Just as the typical user of Wikipedia (and indeed, the web) is
blissfully unaware of the underpinnings of the system, I expect
my users to be largely unaware of mine.  The only exception is
that, as the user learns about the types of entities that the
documentation system presents, s/he would be learning about the
nature of the target system.  This, indeed, is a key notion of
Model-based Documentation.


> And it looks like it needs a lot of information to be input
> into the system so it has something to work with - enough
> that you'd cripple any agile team that tried to use that
> as a documentation mechanism.

I think I covered this above, but let's be clear.  My system
can only document types of entities and relationships that it
"knows about".  However, as long as the team uses traditional
entities (eg, files, processes, programs) whose instances can
be harvested by existing input filters, the documentation
system should be able to handle any resulting combinations.


> The simpler any system is to use, the more likely people are
> to use it.  The more process that you require from people
> adding to the system, the less likely people are to [add to]
> it.

Violent agreement!  Neither the user nor the programmer should
need to know how the documentation system works.  Programmers
just (POD-style) add comments to the code.  Users just browse
pages and (wiki-style) add comments and questions.


> That's the genius of a wiki - it hits a sweet spot where
> it provides just enough to be useful, but simply enough
> that people really use it.

I've been following the literature on Semantic Wikis with a
great deal of interest.  One of the points that gets made a
lot is that contributors to (say) Wikipedia aren't going to
be willing to deal with formal ontologies, topic maps, etc.

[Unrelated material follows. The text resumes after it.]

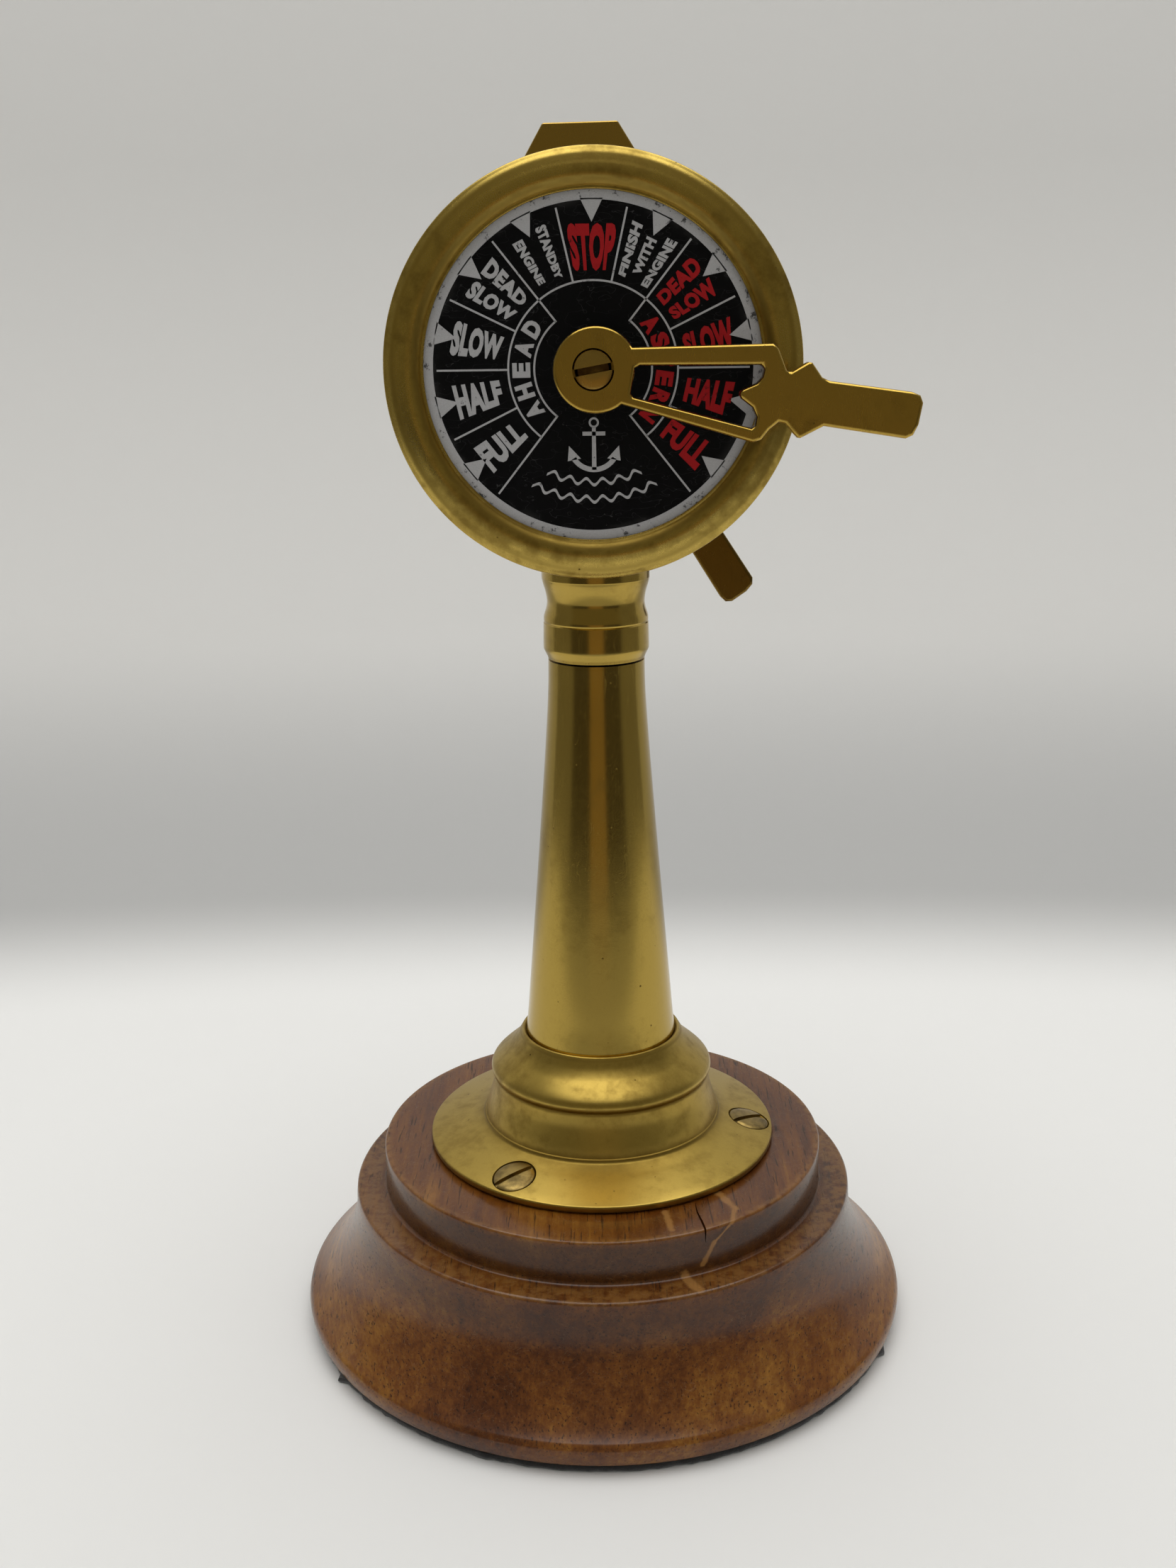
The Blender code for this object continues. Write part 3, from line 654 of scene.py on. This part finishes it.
# foot casting: sloping flange, hollow band, ridge and a flared shoulder up to the column
foot = {"edgeTop": 40.0, "slope": 15.0, "bandR": 24.8,
        "band": ((24.7, 43.9), (24.3, 45.6), (23.65, 47.8), (23.1, 49.8), (22.85, 51.4)),
        "ridge": ((22.72, 52.3), (22.74, 52.75), (22.95, 53.1)),
        "shoulder": ((23.22, 53.5), (23.28, 54.2), (22.95, 55.1), (22.1, 56.05), (20.7, 57.3),
                     (19.2, 58.6), (17.95, 60.0), (17.25, 61.1)),
        "lipR": 16.75, "lipInner": 15.85}


def makeFoot(material):
    flangeR, under = highest("foot_casting").x, lowest("foot_casting").z
    lipTop = highest("foot_casting").z
    slope = math.tan(math.radians(foot["slope"]))
    coneTop = foot["edgeTop"] + (flangeR - 0.4 - foot["bandR"]) * slope
    profile = [(21.4, under), (flangeR - 0.4, under)]
    profile += arcPoints(flangeR - 0.4, under + 0.4, 0.4, 290, 360, 3)
    profile += arcPoints(flangeR - 0.45, foot["edgeTop"] - 0.47, 0.45, 0, 75, 5)
    profile += [(r, foot["edgeTop"] + (flangeR - 0.4 - r) * slope) for r in (34.0, 31.0, 28.5, 26.4)]
    profile += arcPoints(25.9, coneTop + 0.85, 0.95, 256, 186, 5)
    profile += flowThrough(foot["band"], 4)
    profile += flowThrough(foot["ridge"], 3)
    profile += flowThrough(foot["shoulder"], 4)
    profile += arcPoints(foot["lipR"] - 0.42, lipTop - 0.42, 0.42, 20, 150, 6)
    seat = lipTop - 0.9
    profile += [(foot["lipInner"], lipTop - 0.35), (foot["lipInner"], seat), (9.0, seat), (9.0, 58.6),
                (15.0, 58.2), (19.2, 54.5), (20.8, 50.0)]
    shape = drilled(turned(profile, 192), 48)
    put("flanged_foot", shape, material, "stand", ["foot_casting"], sharpAngle=38)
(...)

So, the typical approach is to add a single "type" attribute
to the link syntax.  Given that we already know the current
and destination pages, this completes an RDF triple.  It then
becomes the job of the wiki (and follow-on) software to make
sense out of the resulting graph, use it for navigation, etc.

Although I think this is a fine plan for Wikipedia, I don't
think it is an optimal solution for mechanized documentation.
Whereas Wikipedia's subject area is broad and chaotic, the
systems I'm talking about documenting are (comparatively :-)
constrained and well-organized.

So, a typical target system may have millions of instances,
but it will only have a few dozen classes.  Using this class
knowledge, we can structure collection and presentation of
the instance information.  A user doesn't have to know about
these classes; they simply get presented implicitly as part
of the generated content.

However, because it IS a wiki, any user can create new pages
that comment on and/or link to the generated pages, etc.
This may well produce a "sweet spot" of its own...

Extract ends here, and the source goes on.